◆ DATASET RECORDS
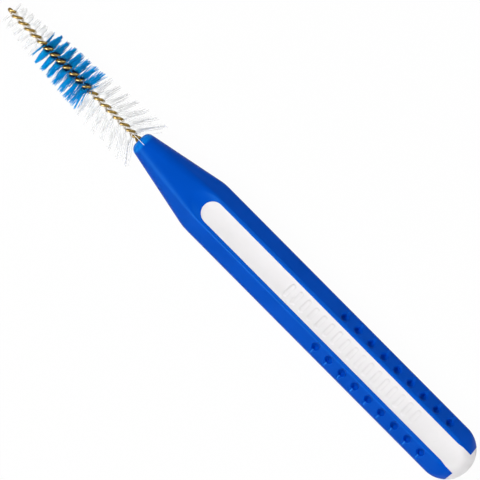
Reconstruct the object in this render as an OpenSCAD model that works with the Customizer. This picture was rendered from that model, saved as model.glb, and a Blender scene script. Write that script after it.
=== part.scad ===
// Interdental brush: a faceted two-shot handle with a tapered nose, and a twisted wire
// that clamps a helical fan of filaments in three bands.
// Lengths are in millimetres. The part lies on its back face, with the wire towards -X.

/* [Handle] */
// Length of the handle, from the mouth of its nose to its rounded end
handle_l = 51.3; // [46:0.1:60]
// Width and thickness of the handle, across its flat sides
handle_w = 6.6; // [6.5:0.1:8]
// Distance between the two ridges that border each long face
ridge_w = 3.4; // [3.2:0.1:3.7]
// Width of the narrow flat that runs along each ridge
ridge_land = 0.12; // [0.08:0.02:0.2]
// Depth of the hollow trough between the ridges
trough_depth = 0.38; // [0.25:0.01:0.5]

/* [Nose] */
// Length of the tapered nose
nose_l = 10.1; // [8:0.1:12]
// Diameter of the taper where it meets the mouth
mouth_d = 2.52; // [2.3:0.02:3]
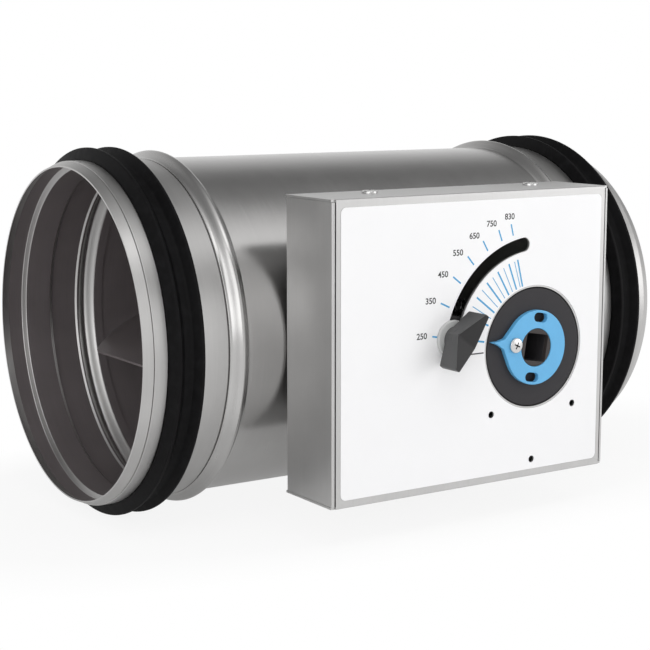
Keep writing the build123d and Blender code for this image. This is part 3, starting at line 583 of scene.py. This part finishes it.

◆ GIVEN EXERCISE
Every record above needs to be repeated word for word.

◆ CORRECT OUTPUT
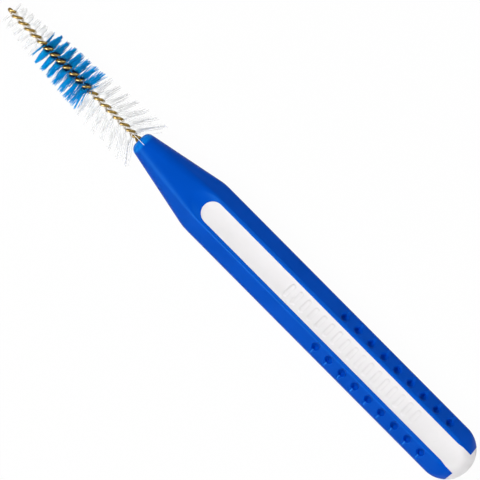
Reconstruct the object in this render as an OpenSCAD model that works with the Customizer. This picture was rendered from that model, saved as model.glb, and a Blender scene script. Write that script after it.
=== part.scad ===
// Interdental brush: a faceted two-shot handle with a tapered nose, and a twisted wire
// that clamps a helical fan of filaments in three bands.
// Lengths are in millimetres. The part lies on its back face, with the wire towards -X.

/* [Handle] */
// Length of the handle, from the mouth of its nose to its rounded end
handle_l = 51.3; // [46:0.1:60]
// Width and thickness of the handle, across its flat sides
handle_w = 6.6; // [6.5:0.1:8]
// Distance between the two ridges that border each long face
ridge_w = 3.4; // [3.2:0.1:3.7]
// Width of the narrow flat that runs along each ridge
ridge_land = 0.12; // [0.08:0.02:0.2]
// Depth of the hollow trough between the ridges
trough_depth = 0.38; // [0.25:0.01:0.5]

/* [Nose] */
// Length of the tapered nose
nose_l = 10.1; // [8:0.1:12]
// Diameter of the taper where it meets the mouth
mouth_d = 2.52; // [2.3:0.02:3]
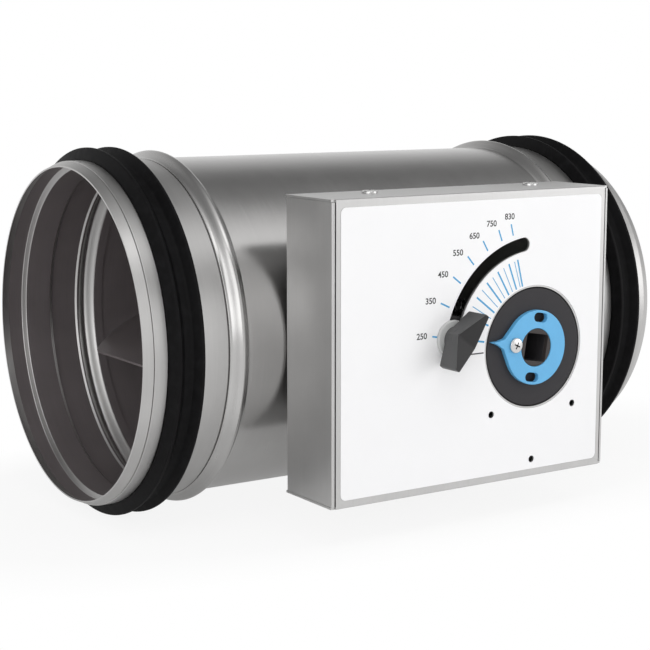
Keep writing the build123d and Blender code for this image. This is part 3, starting at line 583 of scene.py. This part finishes it.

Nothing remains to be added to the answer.